[Rows from a 3D modeling dataset]
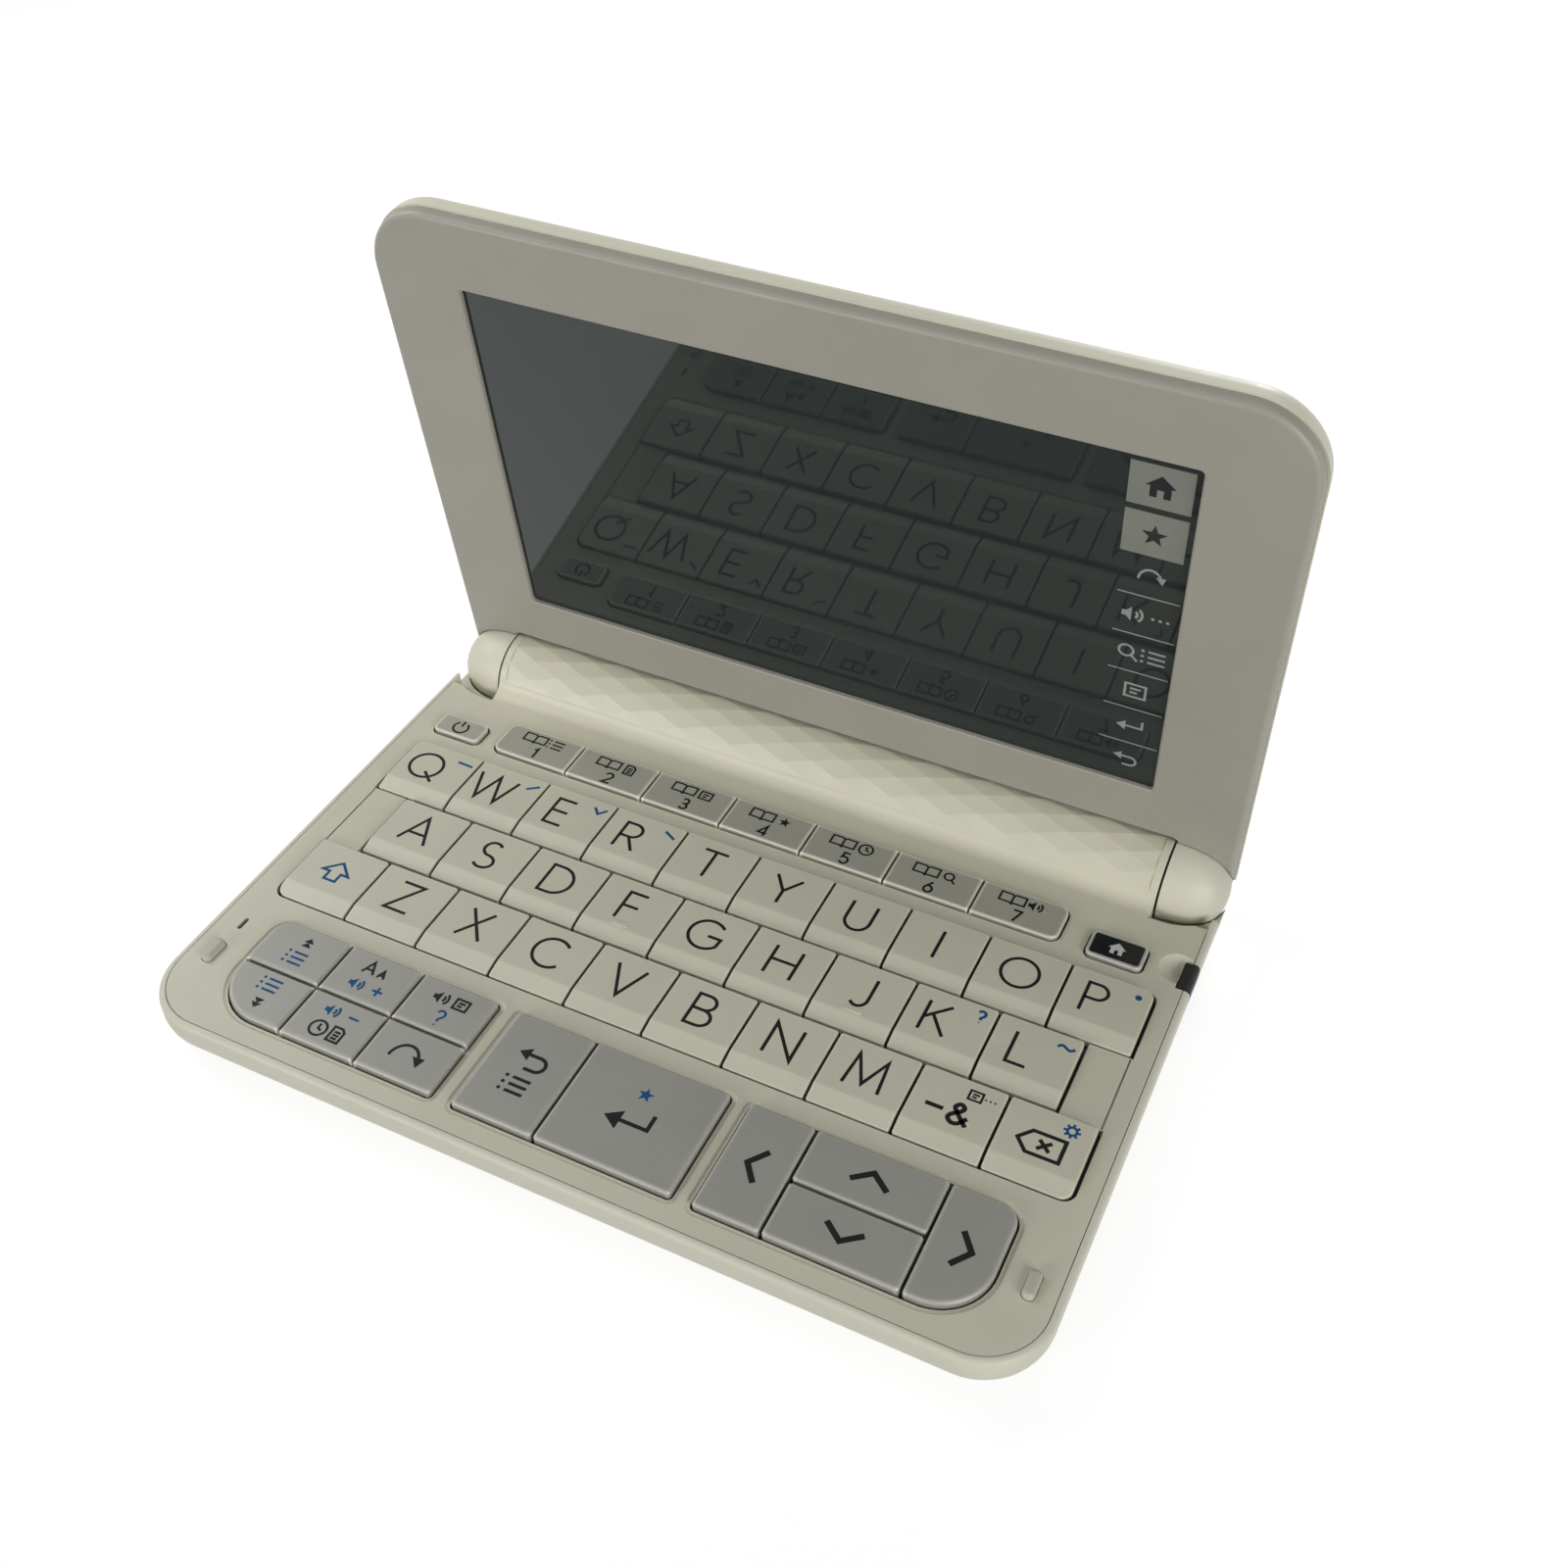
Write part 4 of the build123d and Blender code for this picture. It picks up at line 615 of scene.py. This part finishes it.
strip_left, strip_right = 48.4, 57.8
strip_x = (strip_left + strip_right) / 2
printed("touch_cells", "lid", [
    (lit_cell, 0.1, [fill(box_points(48.1, 57.3, 66.75, 74.55)), fill(box_points(48.1, 57.3, 75.6, 83.0))]),
    (cell_line, 0.22, [line((strip_left, y), (strip_right, y)) for y in (58.9, 50.95, 43.1, 35.1, 27.2)]),
], glass_origin, RIGHT, UP_LID, 0.01, 0.01)
printed("touch_icons", "lid", [
    (cell_ink, 0.45, put(ICON_HOME, strip_x - 0.4, 79.3, 1.9) + put(ICON_STAR, strip_x - 0.4, 70.6, 2.0)),
    (cell_line, 0.4, put(ICON_JUMP, strip_x, 63.3, 1.5) + put(ICON_SPEAKER, strip_x - 1.7, 54.9, 1.5)
     + put(ICON_DOTS, strip_x + 2.2, 54.9, 1.4) + put(ICON_SEARCH, strip_x - 1.9, 47.0, 1.6)
     + put(ICON_LIST, strip_x + 2.0, 47.0, 1.4) + put(ICON_NOTE, strip_x, 39.1, 1.7)
     + put(ICON_RETURN, strip_x, 31.1, 1.7) + put(ICON_BACK, strip_x, 22.9, 1.6)),
], glass_origin, RIGHT, UP_LID, 0.03, 0.01)


# ---- floor, world, lamps, camera ----
def light_path_mix(tree, near, far):
    """far for camera, glossy and transmission rays, near for all others."""
    rays = tree.nodes.new("ShaderNodeLightPath")
    total = rays.outputs["Is Camera Ray"]
    for output in ("Is Glossy Ray", "Is Transmission Ray"):
        add = tree.nodes.new("ShaderNodeMath")
        add.operation = "MAXIMUM"
        tree.links.new(total, add.inputs[0])
        tree.links.new(rays.outputs[output], add.inputs[1])
        total = add.outputs[0]
    mix = tree.nodes.new("ShaderNodeMixShader")
    tree.links.new(total, mix.inputs[0])
    tree.links.new(near, mix.inputs[1])
    tree.links.new(far, mix.inputs[2])
    return mix.outputs[0]


bpy.ops.mesh.primitive_plane_add(size=6.0, location=(0, 0, 0))
floor = bpy.context.object
floor.name = "floor"
floor_mat = bpy.data.materials.new("pale_floor")
floor_mat.use_nodes = True
tree = floor_mat.node_tree
tree.nodes.clear()
plain = tree.nodes.new("ShaderNodeBsdfDiffuse")
plain.inputs["Color"].default_value = (0.36, 0.36, 0.355, 1)
dim = tree.nodes.new("ShaderNodeBsdfDiffuse")
dim.inputs["Color"].default_value = (0.30, 0.30, 0.30, 1)
glow = tree.nodes.new("ShaderNodeEmission")
glow.inputs["Strength"].default_value = 0.82
both = tree.nodes.new("ShaderNodeAddShader")
out = tree.nodes.new("ShaderNodeOutputMaterial")
tree.links.new(dim.outputs[0], both.inputs[0])
tree.links.new(glow.outputs[0], both.inputs[1])
tree.links.new(light_path_mix(tree, plain.outputs[0], both.outputs[0]), out.inputs["Surface"])
floor.data.materials.append(floor_mat)

world = bpy.data.worlds.new("studio")
bpy.context.scene.world = world
world.use_nodes = True
tree = world.node_tree
tree.nodes.clear()
ambient = tree.nodes.new("ShaderNodeBackground")
ambient.inputs["Color"].default_value = (1.0, 1.0, 1.0, 1)
ambient.inputs["Strength"].default_value = 0.14
white = tree.nodes.new("ShaderNodeBackground")
white.inputs["Strength"].default_value = 1.0
out = tree.nodes.new("ShaderNodeOutputWorld")
tree.links.new(light_path_mix(tree, ambient.outputs[0], white.outputs[0]), out.inputs["Surface"])


def area_lamp(name, place, target, size, watts):
    data = bpy.data.lights.new(name, "AREA")
    data.shape = "DISK"
    data.size = size
    data.energy = watts
    lamp = bpy.data.objects.new(name, data)
    lamp.location = place
    lamp.rotation_euler = (Vector(target) - Vector(place)).to_track_quat("-Z", "Y").to_euler()
    bpy.context.scene.collection.objects.link(lamp)


area_lamp("overhead_softbox", (-0.35, 0.05, 0.29), (0, 0, 0.02), 0.26, 0.74)
area_lamp("low_front_light", (-0.64, -1.20, 0.27), (0, 0, 0.02), 0.5, 6.7)
area_lamp("side_light", (0.82, -0.46, 0.36), (0, 0, 0.02), 0.6, 5.5)
area_lamp("back_light", (0.0, 1.30, 0.60), (0, 0, 0.03), 0.3, 9.0)

camera_data = bpy.data.cameras.new("camera")
camera_data.sensor_width = 36.0
camera_data.lens = 39.577
camera_data.clip_start = 0.005
camera = bpy.data.objects.new("camera", camera_data)
camera.location = (0.09206, -0.16628, 0.21476)
camera.rotation_euler = Euler([radians(a) for a in (47.5001, -0.3221, 25.6169)], "XYZ")
bpy.context.scene.collection.objects.link(camera)
bpy.context.scene.camera = camera
bpy.context.scene.view_settings.view_transform = "Standard"
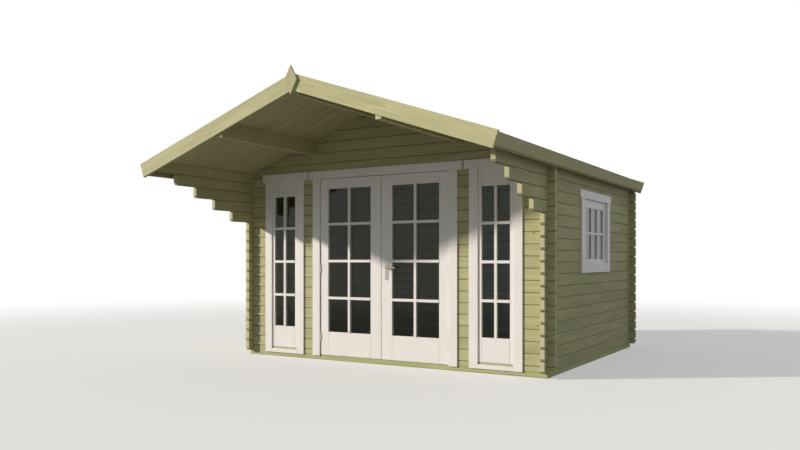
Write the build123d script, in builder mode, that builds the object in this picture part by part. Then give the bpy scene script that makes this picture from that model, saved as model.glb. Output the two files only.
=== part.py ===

→ What to produce:
Output, please, only the lines running from the start of the entries through the line that contains "UP_LID, 0.03, 0.01)", including both of those lines.

→ Exercise output:
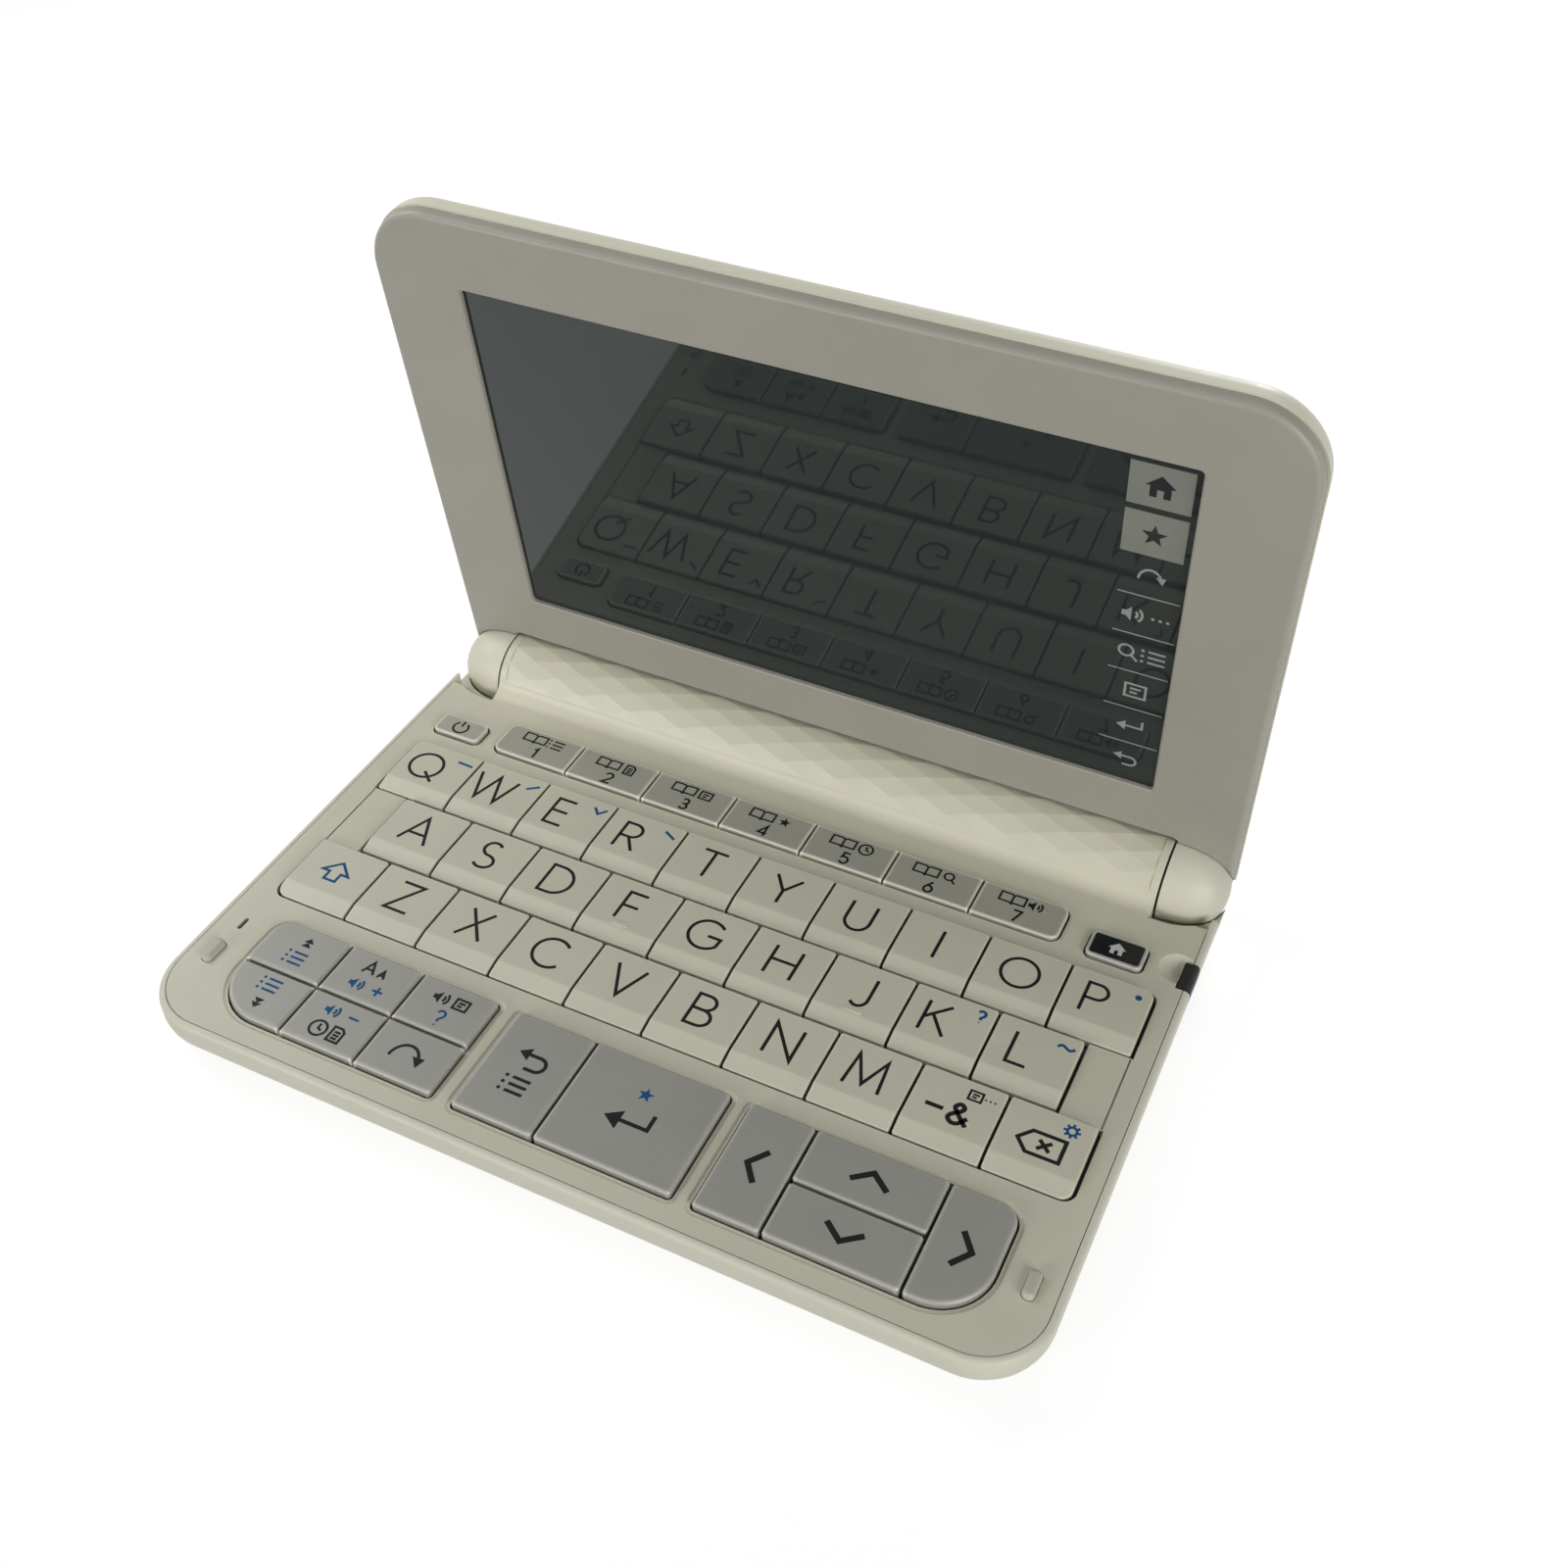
Write part 4 of the build123d and Blender code for this picture. It picks up at line 615 of scene.py. This part finishes it.
strip_left, strip_right = 48.4, 57.8
strip_x = (strip_left + strip_right) / 2
printed("touch_cells", "lid", [
    (lit_cell, 0.1, [fill(box_points(48.1, 57.3, 66.75, 74.55)), fill(box_points(48.1, 57.3, 75.6, 83.0))]),
    (cell_line, 0.22, [line((strip_left, y), (strip_right, y)) for y in (58.9, 50.95, 43.1, 35.1, 27.2)]),
], glass_origin, RIGHT, UP_LID, 0.01, 0.01)
printed("touch_icons", "lid", [
    (cell_ink, 0.45, put(ICON_HOME, strip_x - 0.4, 79.3, 1.9) + put(ICON_STAR, strip_x - 0.4, 70.6, 2.0)),
    (cell_line, 0.4, put(ICON_JUMP, strip_x, 63.3, 1.5) + put(ICON_SPEAKER, strip_x - 1.7, 54.9, 1.5)
     + put(ICON_DOTS, strip_x + 2.2, 54.9, 1.4) + put(ICON_SEARCH, strip_x - 1.9, 47.0, 1.6)
     + put(ICON_LIST, strip_x + 2.0, 47.0, 1.4) + put(ICON_NOTE, strip_x, 39.1, 1.7)
     + put(ICON_RETURN, strip_x, 31.1, 1.7) + put(ICON_BACK, strip_x, 22.9, 1.6)),
], glass_origin, RIGHT, UP_LID, 0.03, 0.01)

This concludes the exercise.